[START OF Source data]

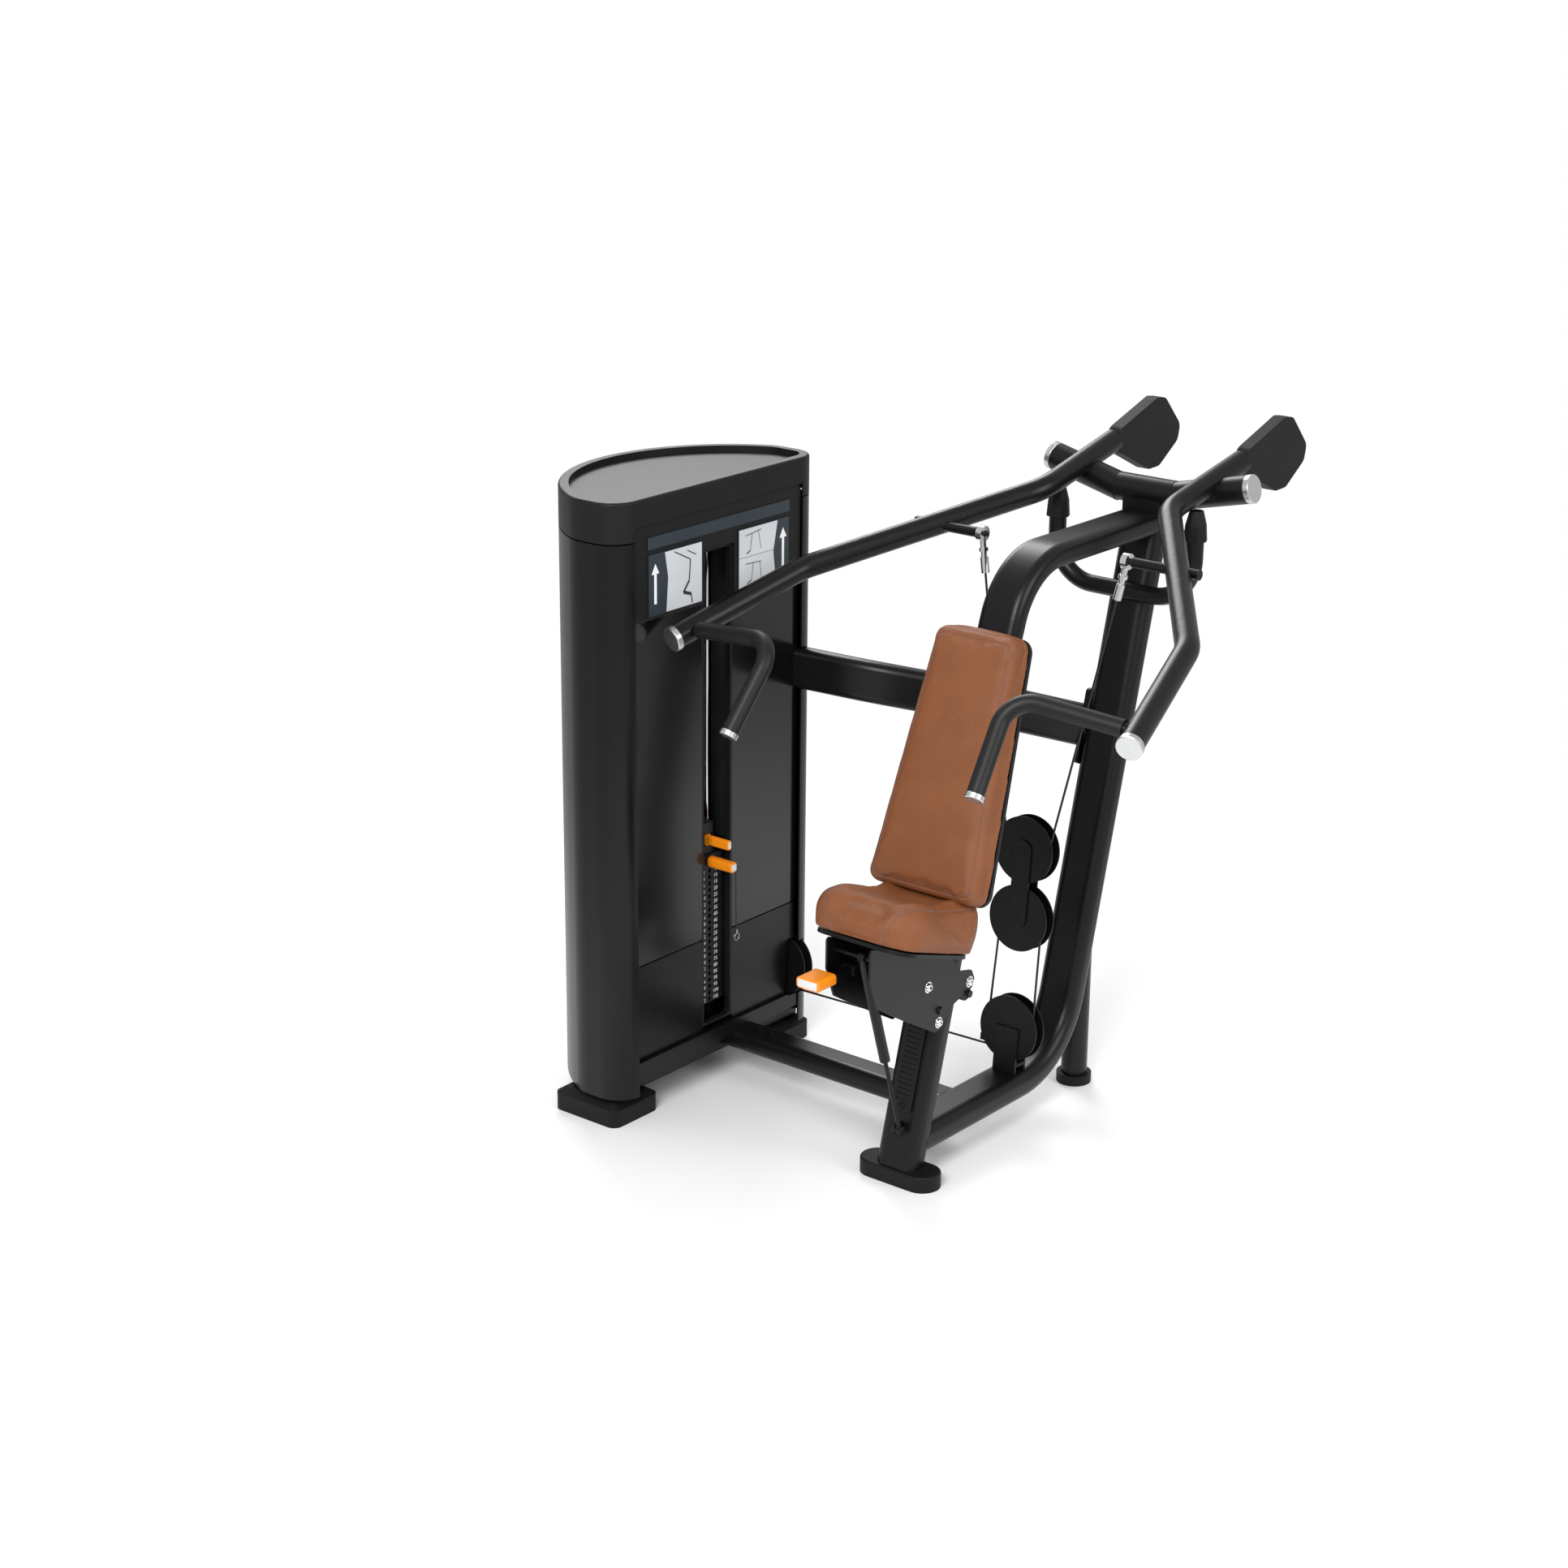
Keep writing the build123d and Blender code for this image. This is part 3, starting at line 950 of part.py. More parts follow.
with BuildPart() as post_rack:
    with BuildSketch(Plane(origin=(0, POST_Y0, 0), x_dir=(-1, 0, 0), z_dir=across).offset(MAIN_T / 2)):
        with Locations([(0, (RACK_LOW + RACK_HIGH) / 2)]):
            RectangleRounded(RACK_W, RACK_HIGH - RACK_LOW, 6)
        with Locations([(0, RACK_LOW + 22 + 24 * k) for k in range(HOLES)]):
            SlotOverall(22, 10, mode=Mode.SUBTRACT)
    extrude(amount=RACK_T)
    add(post_cover.part)
    add(gas_foot_stud.part)
write(post_rack.part, "post_fittings")
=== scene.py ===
"""Shoulder press machine: finishes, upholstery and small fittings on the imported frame."""
import json
import math

import bmesh
import bpy
from mathutils import Matrix, Vector
from mathutils.bvhtree import BVHTree

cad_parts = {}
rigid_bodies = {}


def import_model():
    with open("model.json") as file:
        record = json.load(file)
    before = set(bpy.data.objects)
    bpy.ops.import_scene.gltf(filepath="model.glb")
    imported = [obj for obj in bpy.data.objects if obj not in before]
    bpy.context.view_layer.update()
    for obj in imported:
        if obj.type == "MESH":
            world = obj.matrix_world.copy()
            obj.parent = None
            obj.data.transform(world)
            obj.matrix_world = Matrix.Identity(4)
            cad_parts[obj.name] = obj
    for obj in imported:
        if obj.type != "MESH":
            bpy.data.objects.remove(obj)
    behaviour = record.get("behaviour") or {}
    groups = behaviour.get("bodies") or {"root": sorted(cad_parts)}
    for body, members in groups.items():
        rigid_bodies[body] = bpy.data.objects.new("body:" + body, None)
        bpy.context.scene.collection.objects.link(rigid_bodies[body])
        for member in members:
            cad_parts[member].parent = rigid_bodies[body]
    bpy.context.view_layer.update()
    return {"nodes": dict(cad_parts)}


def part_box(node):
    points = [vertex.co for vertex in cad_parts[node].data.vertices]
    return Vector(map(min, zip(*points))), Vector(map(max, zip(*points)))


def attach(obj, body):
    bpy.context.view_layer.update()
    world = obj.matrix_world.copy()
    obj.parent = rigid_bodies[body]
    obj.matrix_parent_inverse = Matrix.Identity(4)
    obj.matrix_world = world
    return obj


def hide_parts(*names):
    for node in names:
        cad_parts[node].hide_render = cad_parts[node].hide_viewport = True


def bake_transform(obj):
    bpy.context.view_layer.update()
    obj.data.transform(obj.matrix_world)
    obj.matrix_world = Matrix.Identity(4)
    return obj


bl_info = {
    "name": "Shoulder press machine",
    "version": (1, 0, 0),
    "blender": (4, 5, 0),
    "location": "3D View > Sidebar > Machine",
    "description": "Builds the shoulder press machine on its packed frame",
    "category": "Object",
}

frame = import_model()
MM = 0.001


def linear(code):
    """An sRGB hex colour as linear red, green and blue."""
    values = [int(code[k:k + 2], 16) / 255 for k in (1, 3, 5)]
    return tuple(v / 12.92 if v <= 0.04045 else ((v + 0.055) / 1.055) ** 2.4 for v in values)


# ---- where things are, read from the frame or repeated from the part's own sizes ------------
PAD_LEAN, SEAT_TILT, POST_LEAN, CABLE_LEAN = (math.radians(a) for a in (19.3, 18.5, 15.5, 5.0))
BACK_FOOT = Vector((0, 65, 609)) * MM
BACK_UP = Vector((0, math.sin(PAD_LEAN), math.cos(PAD_LEAN)))
BACK_OUT = Vector((0, -math.cos(PAD_LEAN), math.sin(PAD_LEAN)))
SEAT_MIDDLE = Vector((0, -46.5, 536.5)) * MM
SEAT_BACK = Vector((0, math.cos(SEAT_TILT), -math.sin(SEAT_TILT)))
SEAT_UP = Vector((0, math.sin(SEAT_TILT), math.cos(SEAT_TILT)))
POST_UP = Vector((0, math.sin(POST_LEAN), math.cos(POST_LEAN)))
POST_OUT = Vector((0, -math.cos(POST_LEAN), math.sin(POST_LEAN)))
CABLE_UP = Vector((0, math.sin(CABLE_LEAN), math.cos(CABLE_LEAN)))
CABLE_OUT = Vector((0, -math.cos(CABLE_LEAN), math.sin(CABLE_LEAN)))
RIGHT = Vector((1, 0, 0))
TOWER_MIDDLE_Y, STACK_FACE_X = 0.128, -0.631


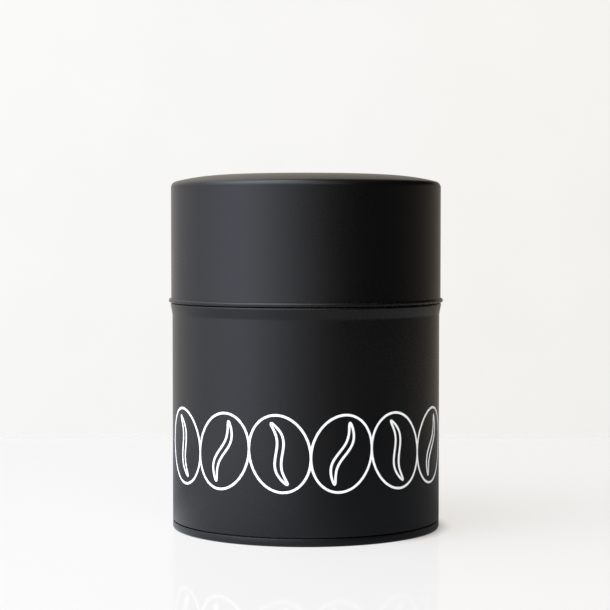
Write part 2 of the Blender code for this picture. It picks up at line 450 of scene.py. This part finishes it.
def make_lid(coat, bare):
    """Domed top, corner, wall and curled hem. The dome is flat in the middle and fuller at the corner."""
    corner, rise, power = 2.1 * MM, 2.6 * MM, 4.5
    rings = 28
    shoulder = LID_RADIUS - corner
    tilt = math.atan(power * rise / shoulder)
    bend = corner - HALF
    crown = lid_high.z - HALF
    edge = shoulder + bend * math.sin(tilt)
    corner_z = crown - rise - bend * math.cos(tilt)
    line = []
    for i in range(rings):
        share = math.sqrt(i / rings)
        line.append((edge * share, crown - rise * share**power))
    line += arc((shoulder, corner_z), bend, 90 - math.degrees(tilt), 0, 12)
    foot = SHOULDER_TOP + 0.02 * MM + HALF
    turn_in, under, over = 0.25 * MM, 0.48 * MM, 0.48 * MM  # bend radii of the curled hem
    curl = arc((LID_LINE + turn_in, foot + turn_in), turn_in, 180, 268, 6)
    curl += arc((HEM_LINE - under, foot + under), under, 272, 360, 8)
    curl += arc((HEM_LINE - over, lid_low.z + 1.22 * MM - HALF - over), over, 4, 115, 10)
    line += curl
    outline = pressed(line)
    inside = range(len(outline) - (len(line) - len(curl)), len(outline))
    lid = lathe("lid_cap", outline, [coat, bare], second=inside)
    return fit(lid, "outer_lid", "lid_shell")


# ---------------------------------------------------------------- the plug lid


def make_plug(bare):
    panel = plug_low.z + HALF
    plateau = panel + 0.6 * MM
    flange = plug_high.z - HALF
    wall = NECK_LINE - 0.65 * MM
    line = bent([
        (plug_high.x, flange, 0.0),
        (wall, flange, 0.4 * MM),
        (wall, panel, 1.2 * MM),
        (36.0 * MM, panel, 0.8 * MM),
        (35.0 * MM, plateau, 0.8 * MM),
        (1.75 * MM, plateau, 0.0),
    ])
    plug = lathe("plug_pan", pressed(line), [bare])
    return fit(plug, "plug_lid", "inner_lid")


def make_knob(plastic):
    bore, counterbore = 1.75 * MM, 3.0 * MM
    low, high = knob_low.z, knob_high.z
    brim = knob_high.x
    shape = bent([
        (bore, low, 0.0),
        (5.0 * MM, low, 0.25 * MM),
        (5.0 * MM, low + 0.7 * MM, 0.3 * MM),
        (3.7 * MM, low + 2.2 * MM, 1.4 * MM),
        (3.9 * MM, low + 4.2 * MM, 1.2 * MM),
        (brim, low + 5.1 * MM, 0.7 * MM),
        (brim, high - 0.5 * MM, 1.3 * MM),
        (5.6 * MM, high, 1.5 * MM),
        (counterbore, high - 0.15 * MM, 0.15 * MM),
        (counterbore, high - 1.3 * MM, 0.0),
        (bore, high - 1.3 * MM, 0.0),
    ])
    knob = lathe("knob_body", shape, [plastic], sides=96)
    return fit(knob, "plug_lid", "inner_lid_knob")


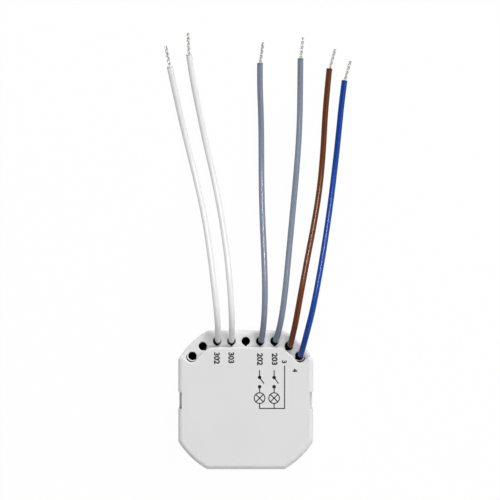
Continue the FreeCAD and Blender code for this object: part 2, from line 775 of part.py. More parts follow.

[END OF Source data]

(Challenge):
Take the data above and return it exactly.

(Correct answer):
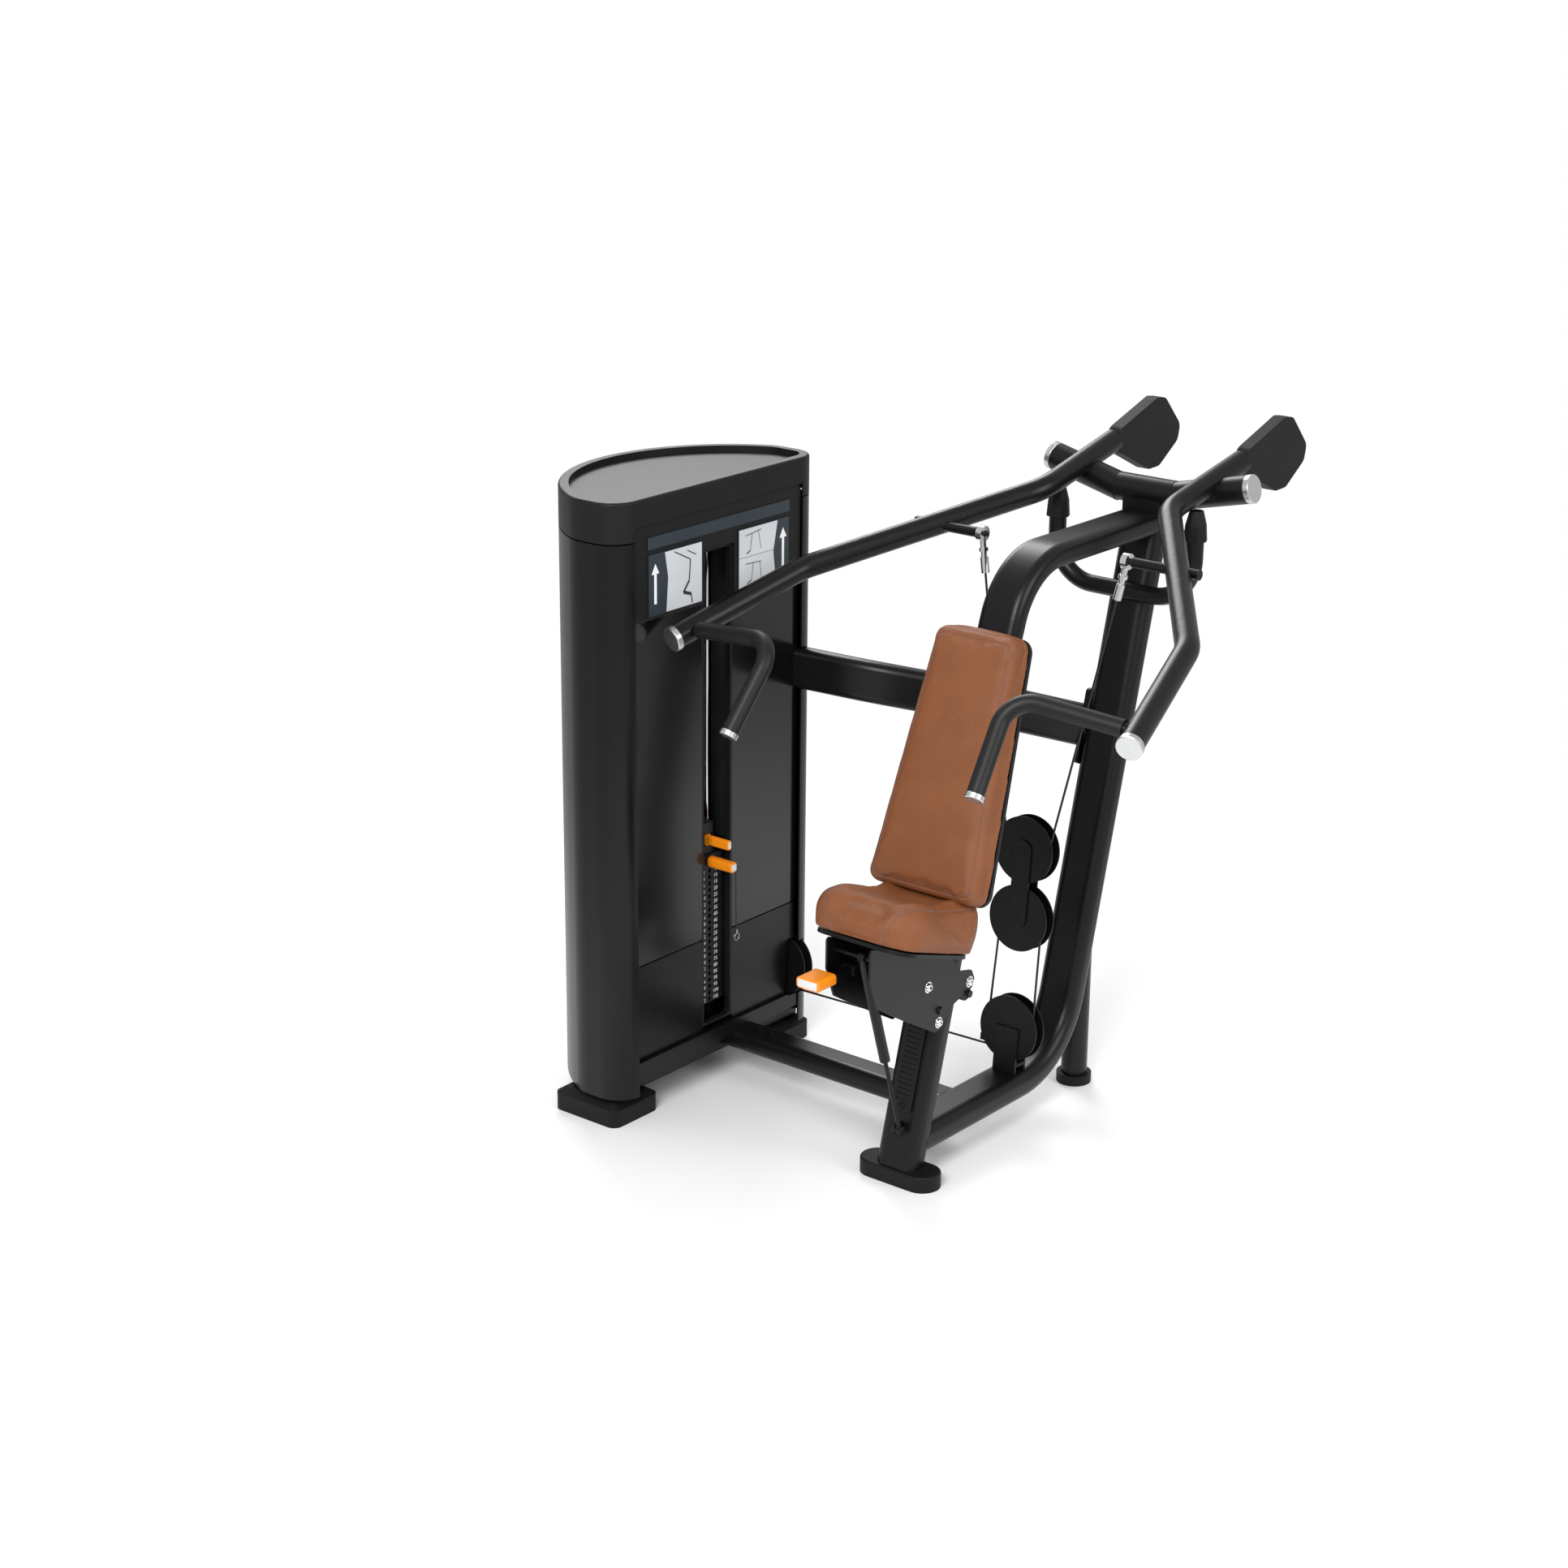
Keep writing the build123d and Blender code for this image. This is part 3, starting at line 950 of part.py. More parts follow.
with BuildPart() as post_rack:
    with BuildSketch(Plane(origin=(0, POST_Y0, 0), x_dir=(-1, 0, 0), z_dir=across).offset(MAIN_T / 2)):
        with Locations([(0, (RACK_LOW + RACK_HIGH) / 2)]):
            RectangleRounded(RACK_W, RACK_HIGH - RACK_LOW, 6)
        with Locations([(0, RACK_LOW + 22 + 24 * k) for k in range(HOLES)]):
            SlotOverall(22, 10, mode=Mode.SUBTRACT)
    extrude(amount=RACK_T)
    add(post_cover.part)
    add(gas_foot_stud.part)
write(post_rack.part, "post_fittings")
=== scene.py ===
"""Shoulder press machine: finishes, upholstery and small fittings on the imported frame."""
import json
import math

import bmesh
import bpy
from mathutils import Matrix, Vector
from mathutils.bvhtree import BVHTree

cad_parts = {}
rigid_bodies = {}


def import_model():
    with open("model.json") as file:
        record = json.load(file)
    before = set(bpy.data.objects)
    bpy.ops.import_scene.gltf(filepath="model.glb")
    imported = [obj for obj in bpy.data.objects if obj not in before]
    bpy.context.view_layer.update()
    for obj in imported:
        if obj.type == "MESH":
            world = obj.matrix_world.copy()
            obj.parent = None
            obj.data.transform(world)
            obj.matrix_world = Matrix.Identity(4)
            cad_parts[obj.name] = obj
    for obj in imported:
        if obj.type != "MESH":
            bpy.data.objects.remove(obj)
    behaviour = record.get("behaviour") or {}
    groups = behaviour.get("bodies") or {"root": sorted(cad_parts)}
    for body, members in groups.items():
        rigid_bodies[body] = bpy.data.objects.new("body:" + body, None)
        bpy.context.scene.collection.objects.link(rigid_bodies[body])
        for member in members:
            cad_parts[member].parent = rigid_bodies[body]
    bpy.context.view_layer.update()
    return {"nodes": dict(cad_parts)}


def part_box(node):
    points = [vertex.co for vertex in cad_parts[node].data.vertices]
    return Vector(map(min, zip(*points))), Vector(map(max, zip(*points)))


def attach(obj, body):
    bpy.context.view_layer.update()
    world = obj.matrix_world.copy()
    obj.parent = rigid_bodies[body]
    obj.matrix_parent_inverse = Matrix.Identity(4)
    obj.matrix_world = world
    return obj


def hide_parts(*names):
    for node in names:
        cad_parts[node].hide_render = cad_parts[node].hide_viewport = True


def bake_transform(obj):
    bpy.context.view_layer.update()
    obj.data.transform(obj.matrix_world)
    obj.matrix_world = Matrix.Identity(4)
    return obj


bl_info = {
    "name": "Shoulder press machine",
    "version": (1, 0, 0),
    "blender": (4, 5, 0),
    "location": "3D View > Sidebar > Machine",
    "description": "Builds the shoulder press machine on its packed frame",
    "category": "Object",
}

frame = import_model()
MM = 0.001


def linear(code):
    """An sRGB hex colour as linear red, green and blue."""
    values = [int(code[k:k + 2], 16) / 255 for k in (1, 3, 5)]
    return tuple(v / 12.92 if v <= 0.04045 else ((v + 0.055) / 1.055) ** 2.4 for v in values)


# ---- where things are, read from the frame or repeated from the part's own sizes ------------
PAD_LEAN, SEAT_TILT, POST_LEAN, CABLE_LEAN = (math.radians(a) for a in (19.3, 18.5, 15.5, 5.0))
BACK_FOOT = Vector((0, 65, 609)) * MM
BACK_UP = Vector((0, math.sin(PAD_LEAN), math.cos(PAD_LEAN)))
BACK_OUT = Vector((0, -math.cos(PAD_LEAN), math.sin(PAD_LEAN)))
SEAT_MIDDLE = Vector((0, -46.5, 536.5)) * MM
SEAT_BACK = Vector((0, math.cos(SEAT_TILT), -math.sin(SEAT_TILT)))
SEAT_UP = Vector((0, math.sin(SEAT_TILT), math.cos(SEAT_TILT)))
POST_UP = Vector((0, math.sin(POST_LEAN), math.cos(POST_LEAN)))
POST_OUT = Vector((0, -math.cos(POST_LEAN), math.sin(POST_LEAN)))
CABLE_UP = Vector((0, math.sin(CABLE_LEAN), math.cos(CABLE_LEAN)))
CABLE_OUT = Vector((0, -math.cos(CABLE_LEAN), math.sin(CABLE_LEAN)))
RIGHT = Vector((1, 0, 0))
TOWER_MIDDLE_Y, STACK_FACE_X = 0.128, -0.631


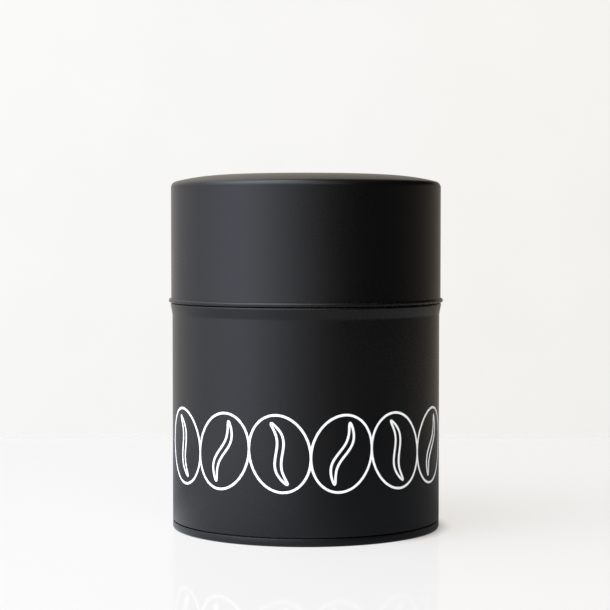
Write part 2 of the Blender code for this picture. It picks up at line 450 of scene.py. This part finishes it.
def make_lid(coat, bare):
    """Domed top, corner, wall and curled hem. The dome is flat in the middle and fuller at the corner."""
    corner, rise, power = 2.1 * MM, 2.6 * MM, 4.5
    rings = 28
    shoulder = LID_RADIUS - corner
    tilt = math.atan(power * rise / shoulder)
    bend = corner - HALF
    crown = lid_high.z - HALF
    edge = shoulder + bend * math.sin(tilt)
    corner_z = crown - rise - bend * math.cos(tilt)
    line = []
    for i in range(rings):
        share = math.sqrt(i / rings)
        line.append((edge * share, crown - rise * share**power))
    line += arc((shoulder, corner_z), bend, 90 - math.degrees(tilt), 0, 12)
    foot = SHOULDER_TOP + 0.02 * MM + HALF
    turn_in, under, over = 0.25 * MM, 0.48 * MM, 0.48 * MM  # bend radii of the curled hem
    curl = arc((LID_LINE + turn_in, foot + turn_in), turn_in, 180, 268, 6)
    curl += arc((HEM_LINE - under, foot + under), under, 272, 360, 8)
    curl += arc((HEM_LINE - over, lid_low.z + 1.22 * MM - HALF - over), over, 4, 115, 10)
    line += curl
    outline = pressed(line)
    inside = range(len(outline) - (len(line) - len(curl)), len(outline))
    lid = lathe("lid_cap", outline, [coat, bare], second=inside)
    return fit(lid, "outer_lid", "lid_shell")


# ---------------------------------------------------------------- the plug lid


def make_plug(bare):
    panel = plug_low.z + HALF
    plateau = panel + 0.6 * MM
    flange = plug_high.z - HALF
    wall = NECK_LINE - 0.65 * MM
    line = bent([
        (plug_high.x, flange, 0.0),
        (wall, flange, 0.4 * MM),
        (wall, panel, 1.2 * MM),
        (36.0 * MM, panel, 0.8 * MM),
        (35.0 * MM, plateau, 0.8 * MM),
        (1.75 * MM, plateau, 0.0),
    ])
    plug = lathe("plug_pan", pressed(line), [bare])
    return fit(plug, "plug_lid", "inner_lid")


def make_knob(plastic):
    bore, counterbore = 1.75 * MM, 3.0 * MM
    low, high = knob_low.z, knob_high.z
    brim = knob_high.x
    shape = bent([
        (bore, low, 0.0),
        (5.0 * MM, low, 0.25 * MM),
        (5.0 * MM, low + 0.7 * MM, 0.3 * MM),
        (3.7 * MM, low + 2.2 * MM, 1.4 * MM),
        (3.9 * MM, low + 4.2 * MM, 1.2 * MM),
        (brim, low + 5.1 * MM, 0.7 * MM),
        (brim, high - 0.5 * MM, 1.3 * MM),
        (5.6 * MM, high, 1.5 * MM),
        (counterbore, high - 0.15 * MM, 0.15 * MM),
        (counterbore, high - 1.3 * MM, 0.0),
        (bore, high - 1.3 * MM, 0.0),
    ])
    knob = lathe("knob_body", shape, [plastic], sides=96)
    return fit(knob, "plug_lid", "inner_lid_knob")


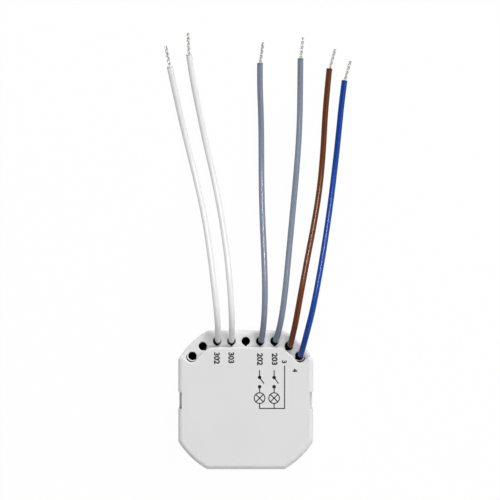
Continue the FreeCAD and Blender code for this object: part 2, from line 775 of part.py. More parts follow.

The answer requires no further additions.